In Samir Amin's searing essay, the indignation almost leaps off the page! In one of the punchiest chapters of the book, Amin describes the global strategy of capitalism to roll back the social citizenship gained by popular struggle over many generations. His remarks about the reality behind the call for market 'deregulation ' are particularly to the point. They have been made by others at other times, but oh!, how refreshing it is to read this point made in Amin's way:



"There are no deregulated markets except those in the fantasies of 'pure' economists…In reality markets function because they are regulated: the real question is by whom, and to whose benefit.

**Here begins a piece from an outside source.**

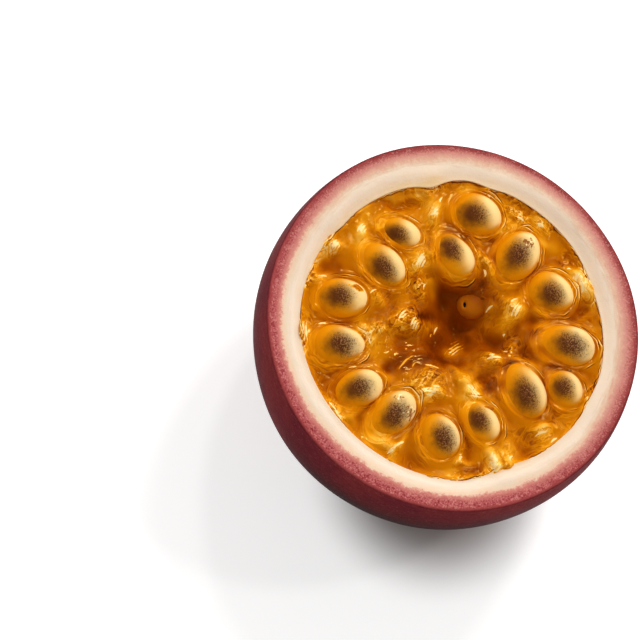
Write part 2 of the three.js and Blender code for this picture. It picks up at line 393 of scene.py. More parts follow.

Deregulation is the fig-leaf that covers clandestine regulation (in contradiction, therefore, to the fundamental rule of democracy that demands transparency) by the dominant oligopolistic capital interests…The precarious state of wage-earners is due not to deregulation, but to the unilateral regulation of the work-market by the bosses. Rarely do we see accepted procedural rules so similar to those practised by the mafia." (page 19).

The other contributions to this cracking little book continue in the same on-target vein. There is a growing literature from the present anti-globalisation movement. Most of it is good. This book is excellent.

The reader will be aware that "The Other Davos" was published a while ago- 2001 to be precise.

But the contributions herein are as fresh as ever- and very prescient. It is important to go back and review previous discussions with the hindsight of subsequent events, and this book is a prime candidate for the list of 'reading you might have missed'.



The content of "The Other Davos" is contemporary with the great demonstration at Seattle in 1999, which seems to be the moment of the birth of the global justice movement as an active mass political force. The postcript and publication mark the tenth anniversary of the winding-up of the Soviet Union, when the leaders of the western capitalist establishment heaved their portly frames to dance on 'the grave of communism', waving neoliberalism's Little Red Book (Francis Fukuyama's The End of History) aloft as they echoed each other's propaganda about freedom and democracy for all .The Other Davos marks both the advent and the content of the movement which, subsequently, in response to the barbarous and criminal assaults on Afghanistan and Iraq (the latter aggression provoking the largest political mass-mobilisation in history, with 35 million people demonstrating on 15th Feb 2003), and over a wide range of issues, continues to confound those who would impose neoliberalism, one of the most obviously greedy and self-serving ideologies in history, upon the world's people.



The reviewer, Brian Precious, is a student and lives in London.